**TASK STATEMENT**
Write out, precisely and in full, each line of the material.

**Parts and joints as JSON**
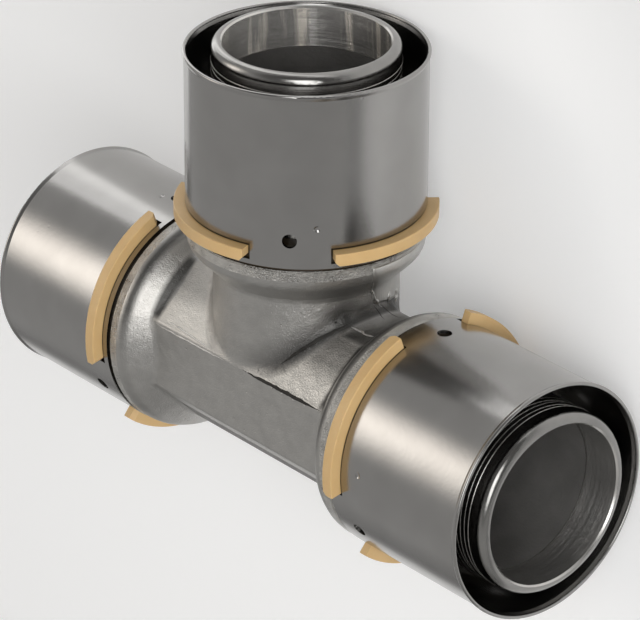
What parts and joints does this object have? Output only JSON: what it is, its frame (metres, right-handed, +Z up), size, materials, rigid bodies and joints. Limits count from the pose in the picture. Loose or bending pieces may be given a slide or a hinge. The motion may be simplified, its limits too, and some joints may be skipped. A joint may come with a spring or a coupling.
{
  "type": "press fit pipe tee",
  "caption": "Equal press tee for composite pipe: faceted cast body, barbed nipples with seal rings, thin press sleeves with flared mouths, and segmented stop rings.",
  "frame": {"origin": "middle of the part's footprint on the ground", "axes": "+X along the run towards port run_a, +Y along the branch, +Z up, with the tee lying on its side"},
  "size_m": [0.1978, 0.1342, 0.0715],
  "materials": {
    "body_metal": "tin plated, as cast",
    "sleeve_steel": "satin",
    "ring_plastic": "moulded, satin",
    "seal_rubber": "matt"
  },
  "bodies": {
    "root": {"tee_body": "body_metal", "sleeve_run_a": "sleeve_steel", "sleeve_run_b": "sleeve_steel", "sleeve_branch": "sleeve_steel", "stop_ring_run_a": "ring_plastic", "stop_ring_run_b": "ring_plastic", "stop_ring_branch": "ring_plastic", "seal_run_a_1": "seal_rubber", "seal_run_a_2": "seal_rubber", "seal_run_b_1": "seal_rubber", "seal_run_b_2": "seal_rubber", "seal_branch_1": "seal_rubber", "seal_branch_2": "seal_rubber"}
  },
  "joints": []
}
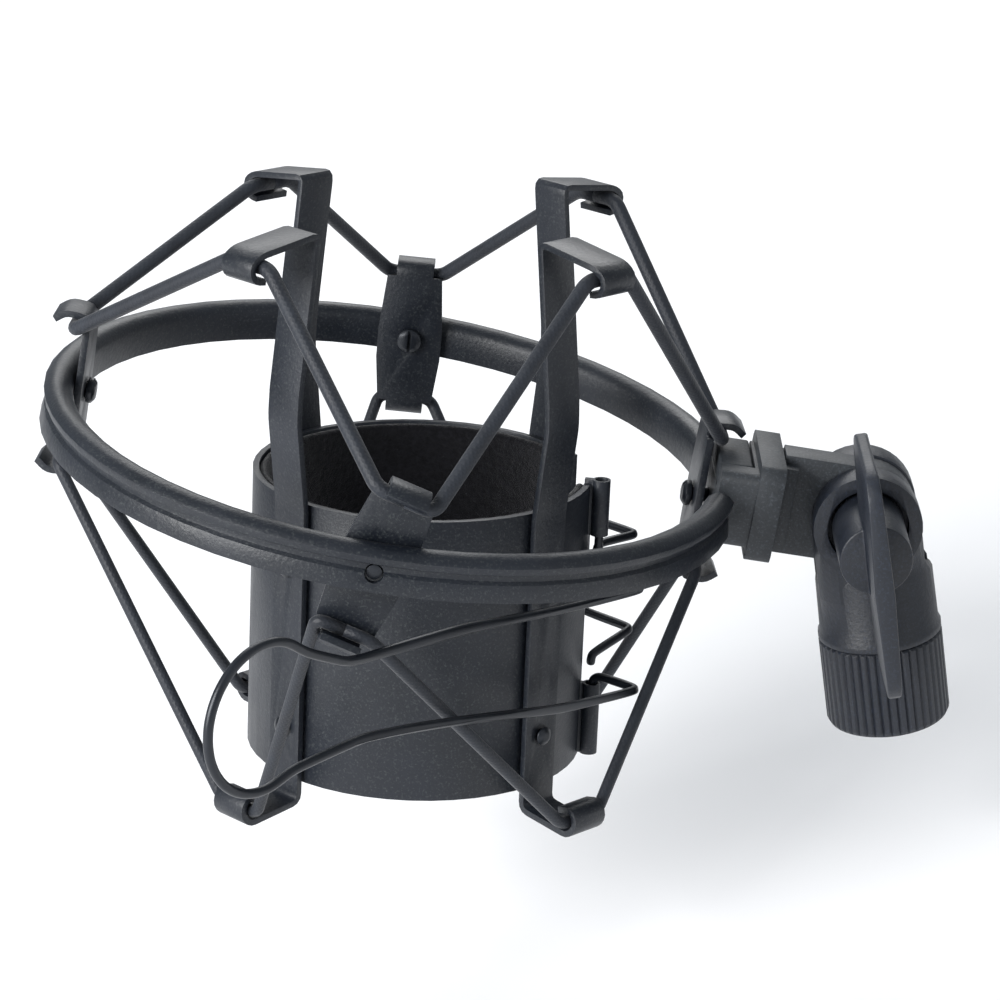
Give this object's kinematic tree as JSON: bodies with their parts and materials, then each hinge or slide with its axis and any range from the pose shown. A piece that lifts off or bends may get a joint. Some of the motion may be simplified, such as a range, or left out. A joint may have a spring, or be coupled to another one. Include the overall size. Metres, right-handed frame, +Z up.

**COMPLETE ANSWER**
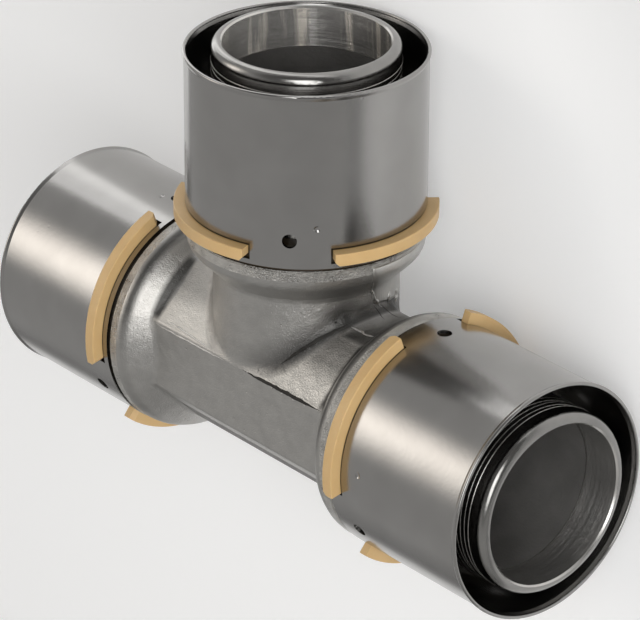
What parts and joints does this object have? Output only JSON: what it is, its frame (metres, right-handed, +Z up), size, materials, rigid bodies and joints. Limits count from the pose in the picture. Loose or bending pieces may be given a slide or a hinge. The motion may be simplified, its limits too, and some joints may be skipped. A joint may come with a spring or a coupling.
{
  "type": "press fit pipe tee",
  "caption": "Equal press tee for composite pipe: faceted cast body, barbed nipples with seal rings, thin press sleeves with flared mouths, and segmented stop rings.",
  "frame": {"origin": "middle of the part's footprint on the ground", "axes": "+X along the run towards port run_a, +Y along the branch, +Z up, with the tee lying on its side"},
  "size_m": [0.1978, 0.1342, 0.0715],
  "materials": {
    "body_metal": "tin plated, as cast",
    "sleeve_steel": "satin",
    "ring_plastic": "moulded, satin",
    "seal_rubber": "matt"
  },
  "bodies": {
    "root": {"tee_body": "body_metal", "sleeve_run_a": "sleeve_steel", "sleeve_run_b": "sleeve_steel", "sleeve_branch": "sleeve_steel", "stop_ring_run_a": "ring_plastic", "stop_ring_run_b": "ring_plastic", "stop_ring_branch": "ring_plastic", "seal_run_a_1": "seal_rubber", "seal_run_a_2": "seal_rubber", "seal_run_b_1": "seal_rubber", "seal_run_b_2": "seal_rubber", "seal_branch_1": "seal_rubber", "seal_branch_2": "seal_rubber"}
  },
  "joints": []
}
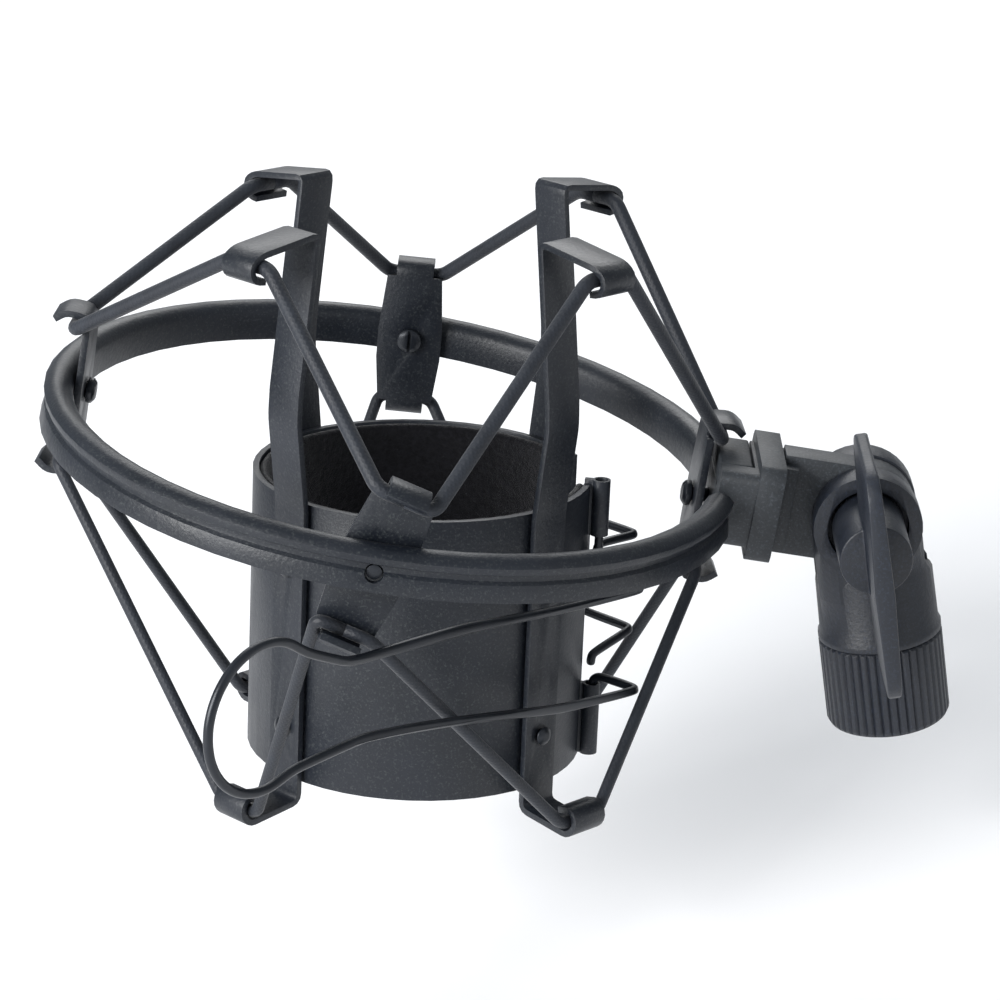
Give this object's kinematic tree as JSON: bodies with their parts and materials, then each hinge or slide with its axis and any range from the pose shown. A piece that lifts off or bends may get a joint. Some of the motion may be simplified, such as a range, or left out. A joint may have a spring, or be coupled to another one. Include the overall size. Metres, right-handed frame, +Z up.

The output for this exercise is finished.